Studies show that many low-income students excel at elite private colleges and we know that degrees from these colleges generally carry more weight on the job market. As much as the system of stratification within higher education is worth questioning and contesting, I am not convinced that further limiting access is a viable solution. Notably, a low-income student participant in one of my studies suggested that because elite, private colleges contribute to a system that “disenfranchises poor people, universities like this shouldn’t even exist.” A powerful point, but these institutions do exist. And there is evidence to suggest that low-income students like me who are able to attend elite private colleges (I graduated from Vassar College) with the help of federal financial aid benefit greatly.

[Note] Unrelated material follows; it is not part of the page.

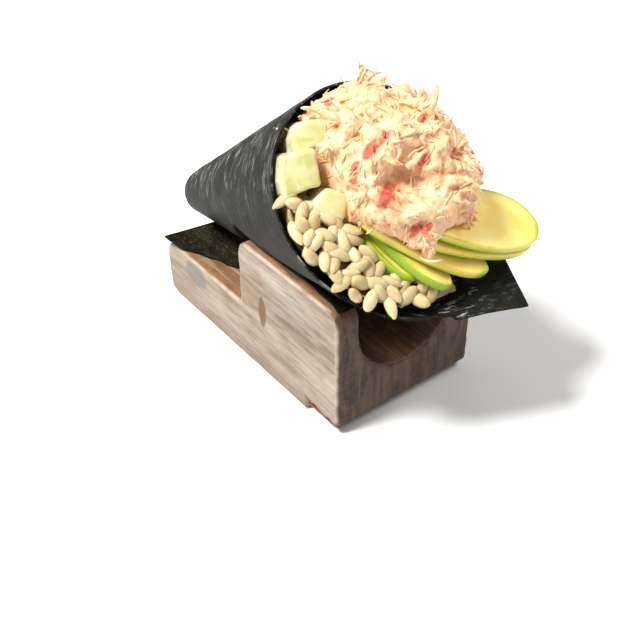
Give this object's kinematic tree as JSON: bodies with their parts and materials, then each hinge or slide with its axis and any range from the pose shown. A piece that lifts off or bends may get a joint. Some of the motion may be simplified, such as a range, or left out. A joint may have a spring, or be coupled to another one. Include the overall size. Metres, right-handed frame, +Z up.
{
  "type": "temaki hand roll",
  "caption": "Cone of seaweed filled with rice, shredded crab salad, cucumber and fanned avocado, resting in a grooved wooden stand",
  "frame": {"origin": "centre of the wooden stand's rectangular footprint, on the surface it stands on", "axes": "+Z up; the mouth of the roll faces -Y and looks up; the tip points to +Y; +X is to the right when looking into the mouth"},
  "size_m": [0.0671, 0.1167, 0.0852],
  "materials": {
    "wood": "weathered, matt",
    "nori": "glossy black-green with streaks",
    "nori_flat": "speckled dark green, half matt",
    "rice": "moist, cooked",
    "crab": "creamy, shredded",
    "cucumber": "wet cut flesh",
    "avocado": "smooth, slightly moist"
  },
  "bodies": {
    "root": {"stand": "wood", "nori_wrap": "nori", "nori_leaf": "nori_flat", "rice": "rice", "crab_salad": "crab", "cucumber_stick_1": "cucumber", "cucumber_stick_2": "cucumber", "cucumber_stick_3": "cucumber", "avocado_slice_1": "avocado", "avocado_slice_2": "avocado", "avocado_slice_3": "avocado", "avocado_slice_4": "avocado", "avocado_slice_5": "avocado", "avocado_slice_6": "avocado"}
  },
  "joints": []
}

I also agree with Goldrick-Rab that the first two years of college should be free, yet I do not believe it should come at the expense of overall access to private and public institutions. Higher education needs to become more integrated by social class, not less. In a society with a growing divide between the haves and have-nots, all institutions must be held accountable for increasing access and socioeconomic diversity. This policy prescription unfortunately detracts from what is otherwise an outstanding and necessary study about social class inequalities in higher education.
In Paying the Price Goldrick-Rab shares her dreams for reforming higher education. They are grounded in high-quality longitudinal research that tells a convincing story of the betrayal of the American Dream. As she continues to advocate for increased access to higher education and works with colleges and governmental bodies to improve their policies, Goldrick-Rab’s work serves as a superlative model of public sociology in action.